As an anarchist, I recently got into a Facebook argument with some Maoists over their support for the Shining Path. I brought up the mass killings of villagers, public decapitations, and other assorted atrocities. After initially claiming I was just racist against indigenous peoples, they brought up the anarchist CNT, saying they killed more priests and nuns then the Shining Path killed innocent peasants.
So, who's right? Which organization committed more war crimes?
The "kill count" for Shining Path seems to be around 30,000. According to the Truth and Reconciliation Committee report which Wiki cites (and as far as I can tell, does so truthfully), that number is 31,331 killed or missing.
Now, with the Spanish Civil War, you can answer this a few ways. First, we can look at all deaths committed by the Republican forces in what was called "The Red Terror". Second, count just those by the CNT. And third, only the killings of priests and nuns, which seems to be your friends contention.
Simply put, he would only be correct on a single count. According to Antony Beevor's book on the war, the total killed in the so called Red Terror was just under 40,000. /u/Domini_canes probably can give you all of the various estimates, as they do get higher, but most histories I have read (Beevor, Thomas, Preston) don't go much higher than 50,000.
But that includes all of the leftist factions, not just the CNT. While especially in the early months the CNT were somewhat zealous in their anti-clericalism, that was not the entire Red Terror. I don't have any source that even attempts to offer a breakdown, but the Anarchists were only a small part of the overall makeup of the Loyalists, and I've never read any source that attributes the bulk of the Red Terror to the CNT. Especially in the latter part, the Communists really did their part.
Specifically in regards to clerical deaths, the most authoritative numbers are all under 10,000. This article, which Wikipedia relies on, cites 6,832 members of the clergy killed, and other sources I've read echo 6,800 as being fairly authoritative.
So anyways, the point is, that your friend is either sorely mistaken in their belief that the CNT equaled the body count of the Shining Path, or both lacks much in the way of basic knowledge about the Spanish Civil War factions and thinks that all of the victims of the Red Terror were clergy.

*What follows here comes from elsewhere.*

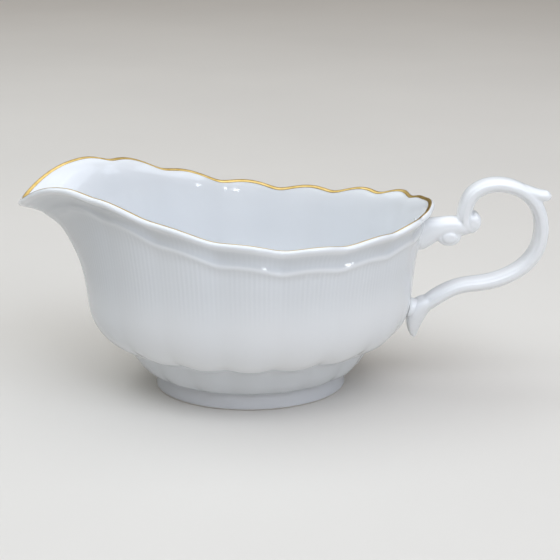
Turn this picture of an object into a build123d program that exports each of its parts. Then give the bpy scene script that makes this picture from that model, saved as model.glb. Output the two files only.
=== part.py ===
"""Gravy boat in glazed porcelain: a lobed bowl with a long spout, an oval foot ring, a scroll handle
luted on with slip, and a gilt line round the lip.

Frame: millimetres, +Z up, +X towards the handle, -X towards the spout. The object is its own mirror
image in the plane Y = 0. The origin is the centre of the foot ring's standing face.
"""
from build123d import *
from math import asin, cos, degrees, pi, radians, sin, sqrt
from typing import NamedTuple
import os

os.makedirs("parts", exist_ok=True)

# ------------------------------------------------------------------ driving dimensions, mm
# foot ring
FOOT_HALF_LENGTH = 42.0
FOOT_HALF_WIDTH = 31.0
FOOT_HEIGHT = 8.0
FOOT_TAPER = 0.8  # how much smaller each half axis is at the top
FOOT_WALL = 4.2
FOOT_EDGE_ROUND = 0.9

# bowl wall and floor
WALL = 3.0
LIP_RADIUS = 1.3
FLOOR_TOP = 12.6
BELLY_HEIGHT = 44.0  # below this level the bowl is the same all round, above it it follows the rim

# rim: its height is a short cosine series in the meridian angle, less a dip at the spout
RIM_MEAN = 91.6
RIM_TILT = -16.9
RIM_SADDLE = 9.8
RIM_SKEW = -1.06
RIM_LOBE_LIFT = 2.2
SPOUT_DIP = 36.5
SPOUT_DIP_SPREAD = 0.11

# spout: how far it draws the rim out, how sharply, and how much the rim narrows towards it
SPOUT_REACH = 21.1
SPOUT_SPREAD = 0.10
SPOUT_PINCH = 0.087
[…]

/u/Georgy_K_Zhukov has already cited the accepted number for anticlerical murders during the Spanish Civil War: 6,832. The article he links to relies on Montero Moreno's research, which has not been substantially challenged since he published it in the 1960's. For the overall numbers in the Red Terror I rely on the same estimates that Zhukov does, and the english language gold standard for all violence against noncombatants in Spain during the war is Paul Preston's The Spanish Holocaust. While this book focuses largely on the violence in Nationalist territory it does cover the Republican zone as well. There has been a recent (since the year 2000) burst of scholarship regarding violence against noncombatants in Spain during the war. Most of it has focused on the Nationalists, but Republican atrocities have been investigated as well. Still, the 6,832 for clergy killed in the war has not been changed.
There is a danger in overstating this particular aspect of the Spanish Civil War. The numbers suggest that anticlerical violence was a mere drop in the bucket in a veritable orgy of violence against noncombatants undertaken by both sides of the war. However, "[t]he anticlerical fury of 1936 ... was the greatest bloodletting in the entire history of the Christian Church." (Jose M. Sanchez, The Spanish Civil War as a Religious Tragedy, pg 8) With the majority of the murders taking place between one month and six months after of outbreak of the war, the violence against clerics is unprecedented at least numerically. So, while under 7,000 dead is a mere blip when viewed in the context of the Spanish Civil War's hundreds of thousands killed, it is an important moment in the context of the history of Catholicism.
The aforementioned Sanchez does a masterful job in his book in laying out the reasons why this violence occurred. While the author is Catholic himself, he readily admits the corruption that was all too common in the Church in Spain at the time. Being perceived as aligned with the state against the people was another aspect of the question. The area that Sanchez is superior to Preston is in describing the rhetoric amongst various groups on the left that inspired the violence. Preston uses the argument that it was a spontaneous outbreak of indignation, and Sanchez ably refutes that idea (particularly in pages 37-42). In the pages following that deconstruction, he describes the excesses of the violence—desecrating tombs, putting cigarettes in the mouths of disinterred corpses, playing soccer with the skull of a corpse, and more. All of this was summed up by Andrés Nin, who said that “[t}he working class has solved the problem of the Church very simply; it has not left a single one standing.” The anticlerical violence in Spain was planned, it was ongoing, and it was seen as a positive by far too many on the left. There is an argument to be made that the violence only stopped because it was being used as effective propaganda fuel by the Nationalists.
For more information on the anticlerical violence, Preston’s Holocaust is excellent but limited. Sanchez’s Religious Tragedy is outstanding, and the author’s pro-Catholic bias is remarkably mild. For example, he denounces Franco’s regime as “barbarous” and completely destroys the idea that the Spanish Civil War was some kind of “crusade.” As always, followup questions from OP and others are encouraged.